As refeições em família são um hábito cada vez mais difícil de manter na vida moderna. A correria do dia a dia, o excesso de trabalho dos pais e de lição de casa ou atividades extracurriculares dos filhos fazem com que reunir todos à mesa seja algo feito apenas em ocasiões especiais. Para piorar, até mesmo nestes casos, as pessoas raramente estão totalmente presentes. Há o celular, o tablet, a televisão, entre outras distrações tecnológicas. Entretanto, um número crescente de estudos confirma a importância das refeições não só para crianças, mas também para os adultos.
Uma pesquisa feita pela American Heart Association (AHA) com mil adultos nos Estados Unidos revelou que fazer refeições regulares em família pode ajudar a diminuir o estresse. Para 91% dos pais, sua família fica menos estressada quando compartilha refeições. Além disso, 65% disseram estar pelo menos um pouco estressados e 27%, muito ou extremamente estressados.
O estresse constante está entre os grandes inimigos da saúde. No longo prazo, há aumento do risco de doenças cardíacas e acidente vascular cerebral.
— O estresse crônico favorece a elevação da pressão arterial, a aceleração da frequência cardíaca e o aumento dos níveis de gorduras e açúcar no sangue, contribuindo para hipertensão, diabetes e doenças cardiovasculares. Além disso, o estresse crônico provoca a excreção de fosfato em níveis fora do padrão, o que prejudica a função renal, além de levar a fraqueza muscular e alterações na composição óssea — diz a médica Caroline Reigada, especialista em nefrologia pelo Hospital das Clínicas da Faculdade de Medicina da Universidade de São Paulo.
A AHA não detalha os mecanismos que explicam essa associação benéfica entre as refeições em família e a redução do estresse, mas estudos anteriores e especialistas afirmam que o principal “culpado” desses benefícios é o fortalecimento da conexão e dos laços familiares que esse momento propicia.
— Quando se fala em reduzir o estresse, geralmente as atividades como meditação, ioga e lazer são lembradas. Mas as refeições, desde o momento do preparo até o momento do consumo alimentar, particularmente se forem compartilhadas com pessoas com laços afetivos, como os familiares, podem reduzir o estresse. O ato de cozinhar e fazer refeições em família pode representar conforto emocional, diversão e ao mesmo tempo leva a uma dieta mais equilibrada, crucial para a saúde mental — avalia a nutróloga Marcella Garcez, diretora e professora da Associação Brasileira de Nutrologia (Abran).
Saúde física e emocional para adultos e também para crianças
Estudo feito pela Universidade de Illinois mostrou que crianças que sentam à mesa para comer com os pais têm melhores hábitos alimentares, com maior maior consumo de frutas, legumes e verduras e menos doces e bebidas açucaradas.

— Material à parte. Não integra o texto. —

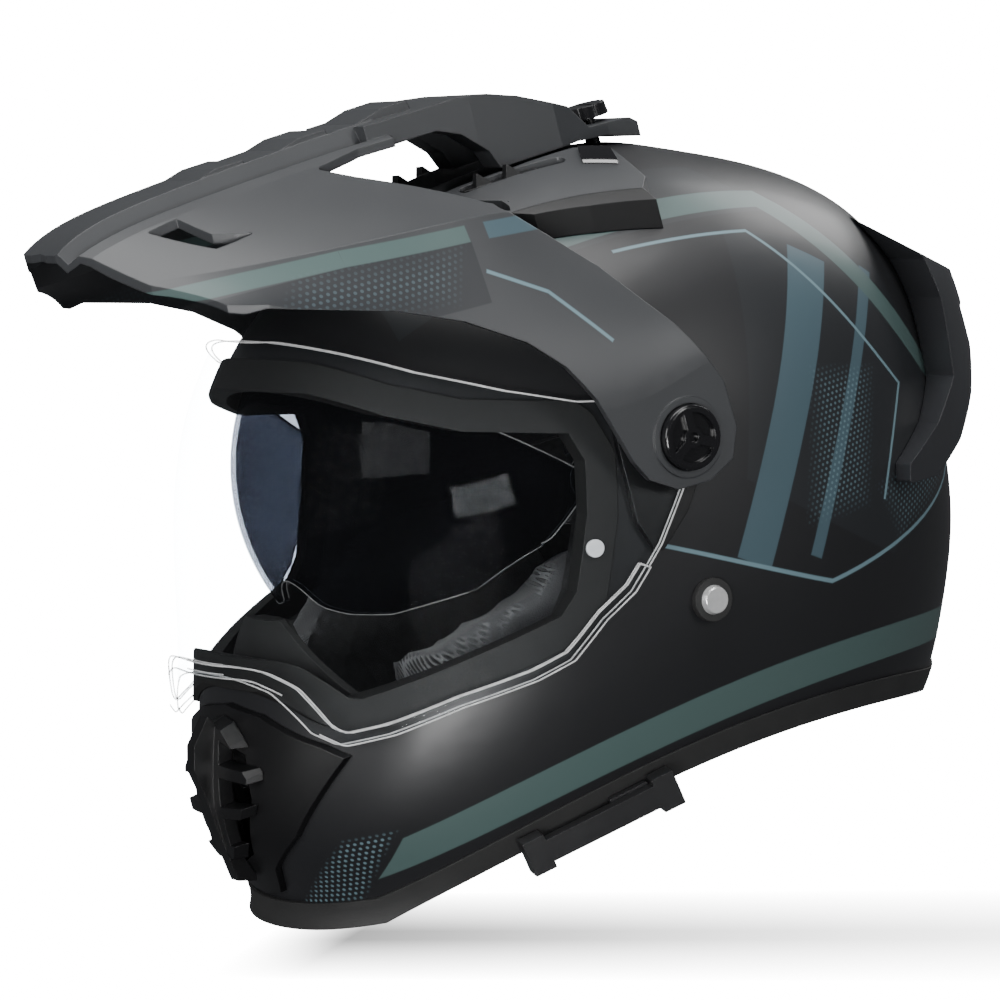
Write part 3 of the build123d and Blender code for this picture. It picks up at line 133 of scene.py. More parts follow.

— As refeições em família favorecem a construção de um hábito alimentar saudável, em especial em crianças. Mas para isso, é preciso que os pais deem o exemplo. Quando pais e filhos sentam à mesa e a criança vê o adulto comendo um prato saudável, aquilo se torna um modelo para ela e naturalmente, ela tenderá a segui-lo — afirma a nutricionista Priscilla Primi.
A nutróloga Marcella Garcez complementa que um hábito alimentar saudável melhora os níveis de neurotransmissores como a serotonina, o que pode ajudar a aliviar sintomas de depressão, ansiedade e estresse.
Outro estudo, da Universidade Harvard, que analisou 15 anos de pesquisas sobre refeições familiares, mostrou que os benefícios vão muito além dos hábitos saudáveis. Crianças que jantam regularmente em família têm menor risco de obesidade na infância e na idade adulta, ingerem menos calorias do que se estivessem comendo fora de casa, apresentam taxas menores de uso de drogas e de depressão, são mais resilientes e têm melhor desempenho acadêmico, vocabulário mais amplo e maior capacidade de leitura.
De acordo com trabalho publicado no Journal of Developmental & Behavioral Pediatrics, crianças que fazem refeições em família com frequência aos 6 anos têm melhores aptidões gerais, menor consumo de refrigerantes, menores tendências a agressões físicas e comportamento opositivo aos 10 anos. Mais refeições em família também estão fortemente associadas a bom humor e visão positiva do futuro em adolescentes.
Em todos esses estudos, o efeito benéfico da alimentação compartilhada está associado à criação e ao fortalecimento de laços e conexões familiares.
— Tanto crianças como adultos tendem a sofrer menos estresse, além de cultivarem um melhor relacionamento, devido à conexão estabelecida nessas ocasiões. As evidências científicas são cada vez mais robustas — afirma Garcez.